WORK TO DO.
Check each line of the listing below for the word "return" and say how many lines have it. Nothing else should be written.

----- DATA SECTION -----

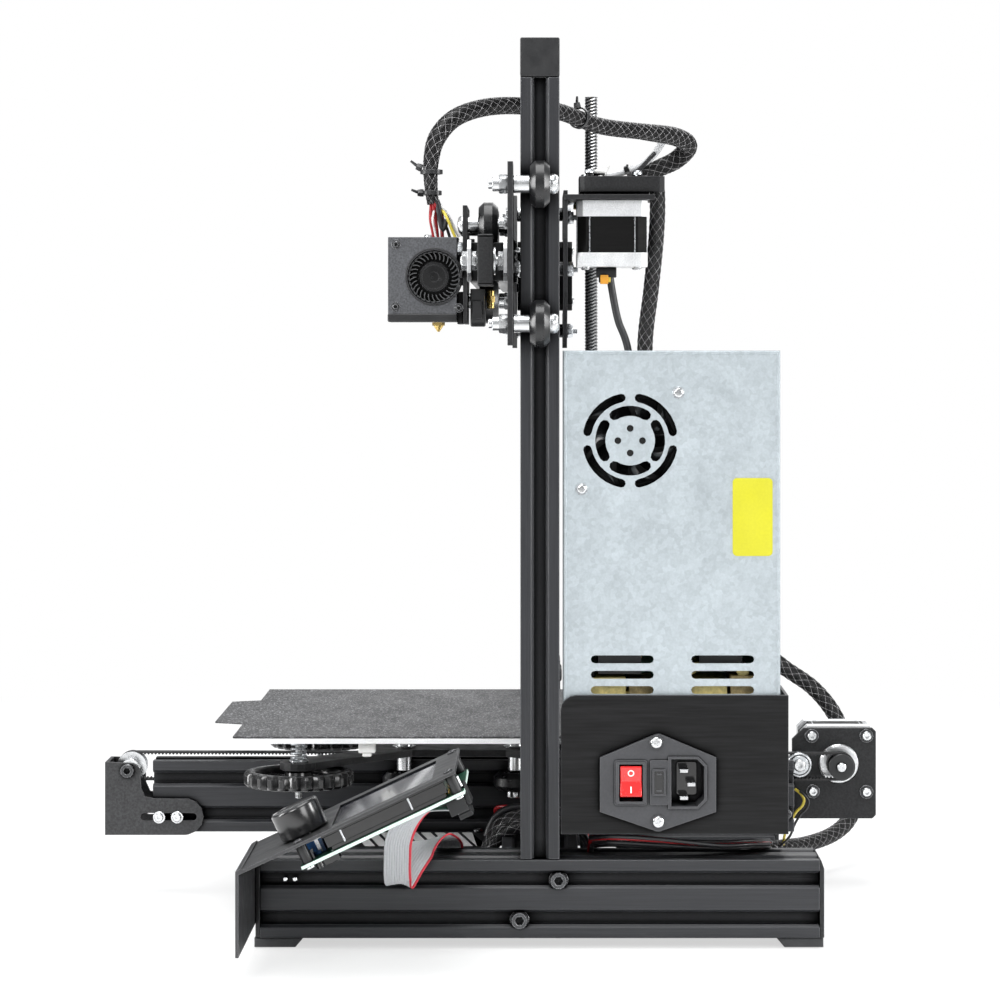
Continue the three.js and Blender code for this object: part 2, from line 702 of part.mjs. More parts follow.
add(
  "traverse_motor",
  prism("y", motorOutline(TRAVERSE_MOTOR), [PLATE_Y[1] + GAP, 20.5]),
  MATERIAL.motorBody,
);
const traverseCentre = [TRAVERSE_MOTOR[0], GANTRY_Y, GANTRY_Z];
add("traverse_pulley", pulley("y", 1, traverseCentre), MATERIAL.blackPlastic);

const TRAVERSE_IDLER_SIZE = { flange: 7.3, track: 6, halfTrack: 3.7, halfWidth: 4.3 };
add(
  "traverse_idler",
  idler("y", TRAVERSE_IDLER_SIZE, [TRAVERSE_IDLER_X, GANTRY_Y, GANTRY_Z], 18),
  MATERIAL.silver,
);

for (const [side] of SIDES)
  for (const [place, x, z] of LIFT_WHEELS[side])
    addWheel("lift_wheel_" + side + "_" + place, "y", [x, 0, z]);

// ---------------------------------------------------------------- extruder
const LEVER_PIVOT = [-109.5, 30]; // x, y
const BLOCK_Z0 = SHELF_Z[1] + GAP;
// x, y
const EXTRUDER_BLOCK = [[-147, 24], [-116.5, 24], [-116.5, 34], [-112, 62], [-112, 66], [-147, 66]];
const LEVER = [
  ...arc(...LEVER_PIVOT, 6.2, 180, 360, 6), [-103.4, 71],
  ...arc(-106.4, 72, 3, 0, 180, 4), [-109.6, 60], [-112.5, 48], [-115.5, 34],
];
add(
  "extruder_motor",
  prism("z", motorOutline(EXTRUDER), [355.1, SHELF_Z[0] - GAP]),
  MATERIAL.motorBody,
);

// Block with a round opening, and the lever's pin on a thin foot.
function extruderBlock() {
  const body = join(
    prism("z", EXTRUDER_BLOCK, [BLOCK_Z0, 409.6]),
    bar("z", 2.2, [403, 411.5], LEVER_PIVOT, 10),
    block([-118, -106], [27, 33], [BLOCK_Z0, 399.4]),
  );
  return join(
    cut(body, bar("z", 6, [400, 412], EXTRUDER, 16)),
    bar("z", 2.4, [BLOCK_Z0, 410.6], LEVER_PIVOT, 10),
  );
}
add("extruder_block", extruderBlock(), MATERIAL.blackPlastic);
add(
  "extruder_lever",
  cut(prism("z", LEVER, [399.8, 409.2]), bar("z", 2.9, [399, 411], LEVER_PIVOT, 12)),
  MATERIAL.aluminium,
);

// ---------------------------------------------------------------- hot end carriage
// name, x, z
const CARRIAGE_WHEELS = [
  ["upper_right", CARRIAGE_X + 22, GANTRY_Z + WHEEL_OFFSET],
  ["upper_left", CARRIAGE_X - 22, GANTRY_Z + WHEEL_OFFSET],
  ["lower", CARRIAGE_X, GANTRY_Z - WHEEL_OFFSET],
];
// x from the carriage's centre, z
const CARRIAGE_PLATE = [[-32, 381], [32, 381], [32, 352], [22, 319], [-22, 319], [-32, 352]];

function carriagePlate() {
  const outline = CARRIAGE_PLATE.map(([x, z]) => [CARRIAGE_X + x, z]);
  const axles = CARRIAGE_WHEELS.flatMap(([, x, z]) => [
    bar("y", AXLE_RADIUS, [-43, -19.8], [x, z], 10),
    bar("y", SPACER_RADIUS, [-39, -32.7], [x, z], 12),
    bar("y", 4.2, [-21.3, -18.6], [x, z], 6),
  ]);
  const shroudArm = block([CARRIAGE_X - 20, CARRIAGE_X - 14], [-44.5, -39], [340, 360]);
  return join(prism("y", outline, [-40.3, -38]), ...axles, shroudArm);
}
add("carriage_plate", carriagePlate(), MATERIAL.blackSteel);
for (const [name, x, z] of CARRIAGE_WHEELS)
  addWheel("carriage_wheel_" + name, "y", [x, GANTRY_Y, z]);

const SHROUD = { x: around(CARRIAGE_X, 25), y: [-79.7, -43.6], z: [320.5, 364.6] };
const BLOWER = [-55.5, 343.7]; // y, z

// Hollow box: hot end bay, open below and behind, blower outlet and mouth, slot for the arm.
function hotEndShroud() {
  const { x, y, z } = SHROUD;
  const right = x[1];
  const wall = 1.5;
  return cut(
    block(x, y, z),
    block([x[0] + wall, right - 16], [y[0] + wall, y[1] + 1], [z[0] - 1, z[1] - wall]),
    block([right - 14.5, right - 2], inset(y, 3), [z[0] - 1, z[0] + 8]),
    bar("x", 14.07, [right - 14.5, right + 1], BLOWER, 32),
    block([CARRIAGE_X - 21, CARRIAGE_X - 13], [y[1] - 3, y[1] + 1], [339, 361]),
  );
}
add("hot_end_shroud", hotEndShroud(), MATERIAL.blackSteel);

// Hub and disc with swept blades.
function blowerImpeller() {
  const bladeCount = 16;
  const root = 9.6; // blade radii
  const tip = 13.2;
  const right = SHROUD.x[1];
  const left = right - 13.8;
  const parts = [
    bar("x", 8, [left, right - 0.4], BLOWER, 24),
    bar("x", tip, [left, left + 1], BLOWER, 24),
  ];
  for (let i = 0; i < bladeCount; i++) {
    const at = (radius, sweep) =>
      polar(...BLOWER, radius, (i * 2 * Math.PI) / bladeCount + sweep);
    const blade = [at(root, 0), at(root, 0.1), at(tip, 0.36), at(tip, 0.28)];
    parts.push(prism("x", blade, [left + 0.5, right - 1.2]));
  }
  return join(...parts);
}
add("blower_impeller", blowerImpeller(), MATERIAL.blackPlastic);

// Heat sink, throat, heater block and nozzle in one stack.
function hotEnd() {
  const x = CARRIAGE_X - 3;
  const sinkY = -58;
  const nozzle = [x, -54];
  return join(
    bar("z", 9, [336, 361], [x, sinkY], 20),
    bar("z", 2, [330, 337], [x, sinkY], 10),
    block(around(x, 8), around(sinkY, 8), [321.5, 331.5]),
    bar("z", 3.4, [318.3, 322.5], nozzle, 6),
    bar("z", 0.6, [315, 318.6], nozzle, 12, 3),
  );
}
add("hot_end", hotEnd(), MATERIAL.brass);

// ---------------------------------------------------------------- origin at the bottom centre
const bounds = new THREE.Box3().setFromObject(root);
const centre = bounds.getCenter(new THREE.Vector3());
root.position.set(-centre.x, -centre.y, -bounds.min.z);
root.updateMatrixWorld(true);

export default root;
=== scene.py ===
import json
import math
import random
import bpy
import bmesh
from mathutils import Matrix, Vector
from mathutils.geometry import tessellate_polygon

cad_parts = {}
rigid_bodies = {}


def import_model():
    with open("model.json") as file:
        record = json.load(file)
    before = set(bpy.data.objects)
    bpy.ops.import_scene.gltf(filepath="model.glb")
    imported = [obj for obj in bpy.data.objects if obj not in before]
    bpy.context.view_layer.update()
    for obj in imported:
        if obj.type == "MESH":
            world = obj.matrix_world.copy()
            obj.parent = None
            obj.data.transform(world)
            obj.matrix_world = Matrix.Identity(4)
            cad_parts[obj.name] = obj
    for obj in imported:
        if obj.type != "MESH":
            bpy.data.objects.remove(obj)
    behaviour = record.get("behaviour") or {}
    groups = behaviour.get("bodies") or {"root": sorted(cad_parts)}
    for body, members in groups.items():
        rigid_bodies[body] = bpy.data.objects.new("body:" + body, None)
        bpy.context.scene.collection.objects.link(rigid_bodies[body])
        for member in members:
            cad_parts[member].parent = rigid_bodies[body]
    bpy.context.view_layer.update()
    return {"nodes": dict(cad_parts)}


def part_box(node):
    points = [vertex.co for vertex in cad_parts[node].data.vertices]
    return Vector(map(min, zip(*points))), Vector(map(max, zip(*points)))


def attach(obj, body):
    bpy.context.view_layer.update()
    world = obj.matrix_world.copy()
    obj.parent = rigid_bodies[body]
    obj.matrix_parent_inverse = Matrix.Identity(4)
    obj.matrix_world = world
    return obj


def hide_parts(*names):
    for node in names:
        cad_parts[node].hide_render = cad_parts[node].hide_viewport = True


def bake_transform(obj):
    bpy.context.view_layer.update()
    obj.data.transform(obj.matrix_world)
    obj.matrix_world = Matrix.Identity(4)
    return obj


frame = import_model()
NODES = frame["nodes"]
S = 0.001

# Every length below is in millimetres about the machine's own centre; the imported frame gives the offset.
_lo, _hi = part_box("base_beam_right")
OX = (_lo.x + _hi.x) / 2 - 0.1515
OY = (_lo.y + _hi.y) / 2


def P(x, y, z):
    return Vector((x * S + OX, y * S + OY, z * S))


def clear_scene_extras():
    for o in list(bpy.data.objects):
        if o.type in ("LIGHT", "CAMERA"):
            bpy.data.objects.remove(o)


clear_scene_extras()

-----

TASK RESPONSE.
10